Nasal dermal sinus cysts account for 10% of all dermal cysts of the head and neck and 1% to 3% overall. The sex ratio is equal. In rare cases an autosomal dominant mode of inheritance has been suggested. Malignant degeneration has not been described and the incidence of associated anomalies is quite low. Extradural communication occurs in 10% of cases. Clinically, a sinus tract exists which opens to the skin of the nose anywhere between the base of the columella and the glabella, with the distal one-third of the nasal dorsum the most common site. Nasal dermal sinus cysts are firm, noncompressible, nonpulsatile masses which do not transilluminate. A cheesy material may be expressed from the cyst and small hairs may protrude from the dermal opening.

Preoperative evaluation requires imaging studies to delineate any intracranial extension. Reported findings which suggestintracranial extension include a soft tissue mass, widened nasal septum, bifid septum, bifid perpendicular plate, bifid crista galli, interorbital widening, and defects in the cribriform plate. Polytomography and CAT of the skull base with coronal plane scanning is the most accurate method of defining bony defects of the skull. The role of MRI has been established, citing superior soft tissue contrast, noninvasiveness, lack of ionizing radiation, and easy multidimensional reconstruction. MRI is also effective in delineating intracranial extension of congenital midline nasal masses.

Regardless of preoperative evaluations, the decision regarding the surgical resection should observe the known embryologic development of these lesions with respect to possible intracranial extension . All explorations should take place in the operating room under general anesthesia and neurosurgical backup should be arranged in the event that intracranial extension is identified at surgery. If intracranial extension is identified preoperatively, the stage procedure should be craniotomy with resection of intracranial cysts and repair of dural defects.

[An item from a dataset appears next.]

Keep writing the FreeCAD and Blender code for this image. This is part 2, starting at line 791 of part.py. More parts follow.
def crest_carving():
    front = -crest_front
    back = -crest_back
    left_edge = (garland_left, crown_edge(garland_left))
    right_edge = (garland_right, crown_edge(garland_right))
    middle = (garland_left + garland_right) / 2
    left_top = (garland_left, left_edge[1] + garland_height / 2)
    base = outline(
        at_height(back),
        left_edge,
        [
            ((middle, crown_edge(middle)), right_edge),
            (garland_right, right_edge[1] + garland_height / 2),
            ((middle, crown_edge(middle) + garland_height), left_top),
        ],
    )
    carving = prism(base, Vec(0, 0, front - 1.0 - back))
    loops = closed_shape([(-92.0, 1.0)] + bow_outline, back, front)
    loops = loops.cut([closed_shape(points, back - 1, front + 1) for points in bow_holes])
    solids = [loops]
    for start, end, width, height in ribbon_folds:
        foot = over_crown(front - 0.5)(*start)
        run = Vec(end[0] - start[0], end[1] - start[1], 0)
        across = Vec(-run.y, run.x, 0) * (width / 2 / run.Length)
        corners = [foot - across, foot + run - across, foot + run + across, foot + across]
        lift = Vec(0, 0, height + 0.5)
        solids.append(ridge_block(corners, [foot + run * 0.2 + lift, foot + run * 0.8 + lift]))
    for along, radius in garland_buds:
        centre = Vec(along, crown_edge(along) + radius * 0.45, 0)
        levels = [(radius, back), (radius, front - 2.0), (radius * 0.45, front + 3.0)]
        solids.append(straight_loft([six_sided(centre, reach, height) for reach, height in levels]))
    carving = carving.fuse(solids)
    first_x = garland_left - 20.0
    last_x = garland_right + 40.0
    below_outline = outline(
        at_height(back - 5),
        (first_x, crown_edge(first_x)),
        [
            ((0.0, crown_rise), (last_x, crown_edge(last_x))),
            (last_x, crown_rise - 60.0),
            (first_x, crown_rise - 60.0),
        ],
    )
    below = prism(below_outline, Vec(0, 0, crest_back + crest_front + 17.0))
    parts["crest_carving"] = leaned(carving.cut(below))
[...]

Early excision is advocated by all authors to avoid craniofacial deformation, infection, and potential intracranial complications. Several incisions have been described, with midline and open rhinoplasty approaches the most popular. Incomplete excision attributes to the 20% recurrence rate. Thus several surgeons advocate the use of microsurgical instruments to aid in total excision.

Case Presentation

A 5-year-old African American male presented to the Emergency Room with a three-day history of fever and progressive irritability. On initial examination the child was febrile and nuchal rigidity was detected. A meningitis work-up was undertaken. Lumbar puncture yielded polymorphonuclear cells, an elevated fluid protein and low fluid glucose. Intravenous antibiotics therapy (Cefuroxime) was instituted and a CAT scan of the brain was obtained to evaluate a ventriculoperitoneal shunt which had been placed in early infancy for congenital hydrocephalus. Axial images revealed incidental ethmoid sinus and right maxillary sinus opacification and suggested the presence of a right ethmoidal mucocele. Endoscopic evaluation in the operating room revealed a large, smooth, slightly compressible, bluish mass arising from the roof of the nasal cavity. Coronal MR imaging demonstrated a large, homogeneous mass extending into the right nasal cavity in continuity with the brain, consistent with a basilar encephalocele. The child subsequently underwent a transcranial resection with reconstruction of the frontal floor with a pericranial flap, and has done remarkably well postoperatively.